---------- Data provided
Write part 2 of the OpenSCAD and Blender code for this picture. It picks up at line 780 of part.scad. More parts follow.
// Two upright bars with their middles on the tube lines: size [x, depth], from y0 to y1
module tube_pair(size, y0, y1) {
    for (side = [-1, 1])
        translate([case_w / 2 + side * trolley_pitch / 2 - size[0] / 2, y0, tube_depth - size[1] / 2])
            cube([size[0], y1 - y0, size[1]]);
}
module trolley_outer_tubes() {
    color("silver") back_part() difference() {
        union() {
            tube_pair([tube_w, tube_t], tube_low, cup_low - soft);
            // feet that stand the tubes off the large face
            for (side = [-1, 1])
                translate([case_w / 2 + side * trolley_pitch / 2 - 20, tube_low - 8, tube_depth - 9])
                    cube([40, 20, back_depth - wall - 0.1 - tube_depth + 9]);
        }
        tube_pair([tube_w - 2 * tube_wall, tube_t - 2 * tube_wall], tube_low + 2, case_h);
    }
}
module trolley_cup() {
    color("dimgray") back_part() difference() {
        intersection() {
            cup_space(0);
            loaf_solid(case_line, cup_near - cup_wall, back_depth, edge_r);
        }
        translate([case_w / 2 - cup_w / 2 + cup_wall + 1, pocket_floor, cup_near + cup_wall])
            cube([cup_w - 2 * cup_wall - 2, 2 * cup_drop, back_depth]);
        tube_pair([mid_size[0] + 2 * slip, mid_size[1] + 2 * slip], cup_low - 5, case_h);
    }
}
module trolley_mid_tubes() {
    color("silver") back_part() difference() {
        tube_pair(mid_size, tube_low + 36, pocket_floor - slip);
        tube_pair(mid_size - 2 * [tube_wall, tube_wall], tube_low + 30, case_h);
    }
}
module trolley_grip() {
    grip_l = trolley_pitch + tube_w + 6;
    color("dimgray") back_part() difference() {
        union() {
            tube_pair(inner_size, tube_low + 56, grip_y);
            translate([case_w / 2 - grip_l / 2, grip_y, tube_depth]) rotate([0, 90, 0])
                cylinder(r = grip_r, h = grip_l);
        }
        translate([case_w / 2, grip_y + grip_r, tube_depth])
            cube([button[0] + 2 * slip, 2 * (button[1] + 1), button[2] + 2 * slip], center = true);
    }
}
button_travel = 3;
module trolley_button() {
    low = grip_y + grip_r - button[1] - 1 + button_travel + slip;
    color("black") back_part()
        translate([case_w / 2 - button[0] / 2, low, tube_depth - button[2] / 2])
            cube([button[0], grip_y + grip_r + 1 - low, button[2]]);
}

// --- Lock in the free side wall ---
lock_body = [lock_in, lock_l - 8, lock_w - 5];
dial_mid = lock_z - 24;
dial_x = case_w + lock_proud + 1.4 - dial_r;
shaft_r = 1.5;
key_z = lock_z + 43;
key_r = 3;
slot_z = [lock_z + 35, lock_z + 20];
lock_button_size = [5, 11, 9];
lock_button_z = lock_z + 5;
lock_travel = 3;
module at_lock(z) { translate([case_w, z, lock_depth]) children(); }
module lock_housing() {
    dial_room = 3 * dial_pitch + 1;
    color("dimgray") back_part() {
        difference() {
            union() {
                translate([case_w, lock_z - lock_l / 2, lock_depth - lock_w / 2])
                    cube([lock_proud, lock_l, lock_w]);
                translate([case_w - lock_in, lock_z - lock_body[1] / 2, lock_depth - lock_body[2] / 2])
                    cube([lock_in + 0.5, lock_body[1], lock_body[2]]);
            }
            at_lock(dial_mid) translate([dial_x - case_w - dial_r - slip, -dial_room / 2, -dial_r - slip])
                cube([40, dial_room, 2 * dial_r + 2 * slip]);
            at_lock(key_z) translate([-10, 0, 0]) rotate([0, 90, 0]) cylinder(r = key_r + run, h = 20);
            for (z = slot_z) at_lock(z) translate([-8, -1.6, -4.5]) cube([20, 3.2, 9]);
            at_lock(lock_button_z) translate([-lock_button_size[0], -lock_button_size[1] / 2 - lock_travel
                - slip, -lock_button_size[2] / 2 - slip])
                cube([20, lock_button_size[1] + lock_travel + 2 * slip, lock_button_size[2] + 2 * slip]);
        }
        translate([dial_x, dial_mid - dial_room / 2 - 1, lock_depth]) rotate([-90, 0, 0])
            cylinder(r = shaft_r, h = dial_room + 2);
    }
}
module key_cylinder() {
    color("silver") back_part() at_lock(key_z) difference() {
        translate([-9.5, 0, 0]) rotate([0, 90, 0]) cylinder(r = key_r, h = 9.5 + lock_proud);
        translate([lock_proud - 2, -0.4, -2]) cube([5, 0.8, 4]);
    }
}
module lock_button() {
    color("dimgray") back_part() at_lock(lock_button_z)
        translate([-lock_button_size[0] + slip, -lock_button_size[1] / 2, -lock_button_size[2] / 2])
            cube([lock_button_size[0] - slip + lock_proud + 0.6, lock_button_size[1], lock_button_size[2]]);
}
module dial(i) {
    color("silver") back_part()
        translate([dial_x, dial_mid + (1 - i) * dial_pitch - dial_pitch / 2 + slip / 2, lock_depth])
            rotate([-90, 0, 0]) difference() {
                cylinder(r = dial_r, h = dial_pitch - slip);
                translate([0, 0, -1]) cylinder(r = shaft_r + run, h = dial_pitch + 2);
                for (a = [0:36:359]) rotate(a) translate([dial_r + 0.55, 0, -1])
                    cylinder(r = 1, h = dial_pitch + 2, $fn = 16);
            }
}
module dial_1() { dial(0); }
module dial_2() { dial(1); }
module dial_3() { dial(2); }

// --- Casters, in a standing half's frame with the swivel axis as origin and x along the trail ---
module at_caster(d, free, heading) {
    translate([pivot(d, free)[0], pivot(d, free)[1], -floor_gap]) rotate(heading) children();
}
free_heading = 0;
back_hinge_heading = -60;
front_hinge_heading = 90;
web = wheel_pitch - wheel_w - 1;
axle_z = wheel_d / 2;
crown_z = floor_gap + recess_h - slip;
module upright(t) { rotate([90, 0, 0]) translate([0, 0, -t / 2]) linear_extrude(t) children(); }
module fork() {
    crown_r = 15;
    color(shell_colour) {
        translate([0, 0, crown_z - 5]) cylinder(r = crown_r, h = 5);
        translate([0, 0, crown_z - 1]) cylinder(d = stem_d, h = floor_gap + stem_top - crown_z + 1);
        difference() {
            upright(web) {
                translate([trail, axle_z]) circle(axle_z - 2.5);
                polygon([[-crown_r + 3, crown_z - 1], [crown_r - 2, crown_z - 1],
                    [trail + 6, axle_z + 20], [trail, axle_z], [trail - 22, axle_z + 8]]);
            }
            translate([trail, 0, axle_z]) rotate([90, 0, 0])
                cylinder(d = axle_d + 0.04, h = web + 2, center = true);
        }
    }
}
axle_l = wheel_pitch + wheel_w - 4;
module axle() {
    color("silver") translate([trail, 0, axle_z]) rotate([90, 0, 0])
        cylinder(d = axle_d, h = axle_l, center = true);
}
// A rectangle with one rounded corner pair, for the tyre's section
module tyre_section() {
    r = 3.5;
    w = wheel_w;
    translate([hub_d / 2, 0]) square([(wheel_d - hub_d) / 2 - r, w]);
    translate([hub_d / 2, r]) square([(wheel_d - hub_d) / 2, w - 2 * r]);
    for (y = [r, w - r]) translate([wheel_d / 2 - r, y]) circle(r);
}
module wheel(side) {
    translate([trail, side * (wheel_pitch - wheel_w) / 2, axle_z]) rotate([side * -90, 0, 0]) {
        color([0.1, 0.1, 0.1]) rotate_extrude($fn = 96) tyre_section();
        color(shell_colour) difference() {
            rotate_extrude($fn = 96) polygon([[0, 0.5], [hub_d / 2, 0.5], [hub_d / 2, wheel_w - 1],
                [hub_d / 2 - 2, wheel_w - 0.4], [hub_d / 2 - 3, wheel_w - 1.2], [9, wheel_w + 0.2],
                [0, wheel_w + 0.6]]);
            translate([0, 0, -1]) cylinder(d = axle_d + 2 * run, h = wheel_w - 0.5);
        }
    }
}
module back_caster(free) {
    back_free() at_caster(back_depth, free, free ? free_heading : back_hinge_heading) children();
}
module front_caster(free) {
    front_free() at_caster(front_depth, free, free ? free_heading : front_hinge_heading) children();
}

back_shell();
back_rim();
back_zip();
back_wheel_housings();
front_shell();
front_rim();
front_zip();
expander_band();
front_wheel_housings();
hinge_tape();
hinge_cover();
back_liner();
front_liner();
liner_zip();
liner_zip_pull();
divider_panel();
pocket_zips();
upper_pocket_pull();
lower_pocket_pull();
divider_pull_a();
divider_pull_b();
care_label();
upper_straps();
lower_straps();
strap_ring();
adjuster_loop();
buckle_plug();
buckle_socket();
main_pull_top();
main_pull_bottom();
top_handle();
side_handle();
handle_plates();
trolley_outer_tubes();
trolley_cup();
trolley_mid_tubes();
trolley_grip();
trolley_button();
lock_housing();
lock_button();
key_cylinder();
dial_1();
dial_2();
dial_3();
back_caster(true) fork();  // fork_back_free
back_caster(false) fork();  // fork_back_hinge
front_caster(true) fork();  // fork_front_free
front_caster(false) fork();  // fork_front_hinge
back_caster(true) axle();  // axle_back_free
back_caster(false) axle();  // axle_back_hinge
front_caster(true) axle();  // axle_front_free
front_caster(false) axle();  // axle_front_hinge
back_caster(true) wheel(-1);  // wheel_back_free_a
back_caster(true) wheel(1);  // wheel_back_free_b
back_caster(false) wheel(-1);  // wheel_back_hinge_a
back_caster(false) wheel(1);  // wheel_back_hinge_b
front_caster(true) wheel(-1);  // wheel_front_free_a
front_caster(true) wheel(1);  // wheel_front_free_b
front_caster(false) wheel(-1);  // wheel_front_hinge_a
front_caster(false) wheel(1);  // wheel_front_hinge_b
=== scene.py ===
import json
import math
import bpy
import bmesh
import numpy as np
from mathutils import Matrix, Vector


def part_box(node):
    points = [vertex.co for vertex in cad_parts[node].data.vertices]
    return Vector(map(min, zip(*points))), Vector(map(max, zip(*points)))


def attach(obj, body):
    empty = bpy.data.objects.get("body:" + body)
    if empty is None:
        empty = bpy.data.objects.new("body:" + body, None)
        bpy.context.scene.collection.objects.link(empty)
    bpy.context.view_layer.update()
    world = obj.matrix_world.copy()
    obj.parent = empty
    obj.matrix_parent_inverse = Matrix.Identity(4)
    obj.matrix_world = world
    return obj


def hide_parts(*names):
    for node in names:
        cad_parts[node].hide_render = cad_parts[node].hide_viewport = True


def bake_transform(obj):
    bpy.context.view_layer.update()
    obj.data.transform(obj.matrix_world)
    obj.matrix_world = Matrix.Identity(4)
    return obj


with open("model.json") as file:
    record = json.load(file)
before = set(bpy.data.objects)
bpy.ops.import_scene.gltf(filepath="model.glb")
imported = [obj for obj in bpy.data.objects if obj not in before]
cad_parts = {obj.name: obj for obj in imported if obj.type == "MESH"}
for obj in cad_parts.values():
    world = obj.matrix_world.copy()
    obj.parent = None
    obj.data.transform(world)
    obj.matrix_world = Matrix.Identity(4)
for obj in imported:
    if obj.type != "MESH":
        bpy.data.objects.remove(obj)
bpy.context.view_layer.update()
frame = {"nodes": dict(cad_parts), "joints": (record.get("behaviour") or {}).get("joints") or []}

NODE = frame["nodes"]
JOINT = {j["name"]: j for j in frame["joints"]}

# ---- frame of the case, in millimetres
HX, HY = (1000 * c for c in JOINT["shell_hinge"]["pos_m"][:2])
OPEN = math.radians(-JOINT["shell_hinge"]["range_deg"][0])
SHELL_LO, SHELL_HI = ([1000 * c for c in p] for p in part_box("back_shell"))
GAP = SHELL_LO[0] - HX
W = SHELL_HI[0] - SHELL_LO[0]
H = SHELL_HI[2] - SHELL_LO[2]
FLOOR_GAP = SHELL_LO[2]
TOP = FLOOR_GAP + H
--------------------
- [What the task asks]: Gather each line of the listing that holds the string "from".

- [Finished task]:
// Two upright bars with their middles on the tube lines: size [x, depth], from y0 to y1
from mathutils import Matrix, Vector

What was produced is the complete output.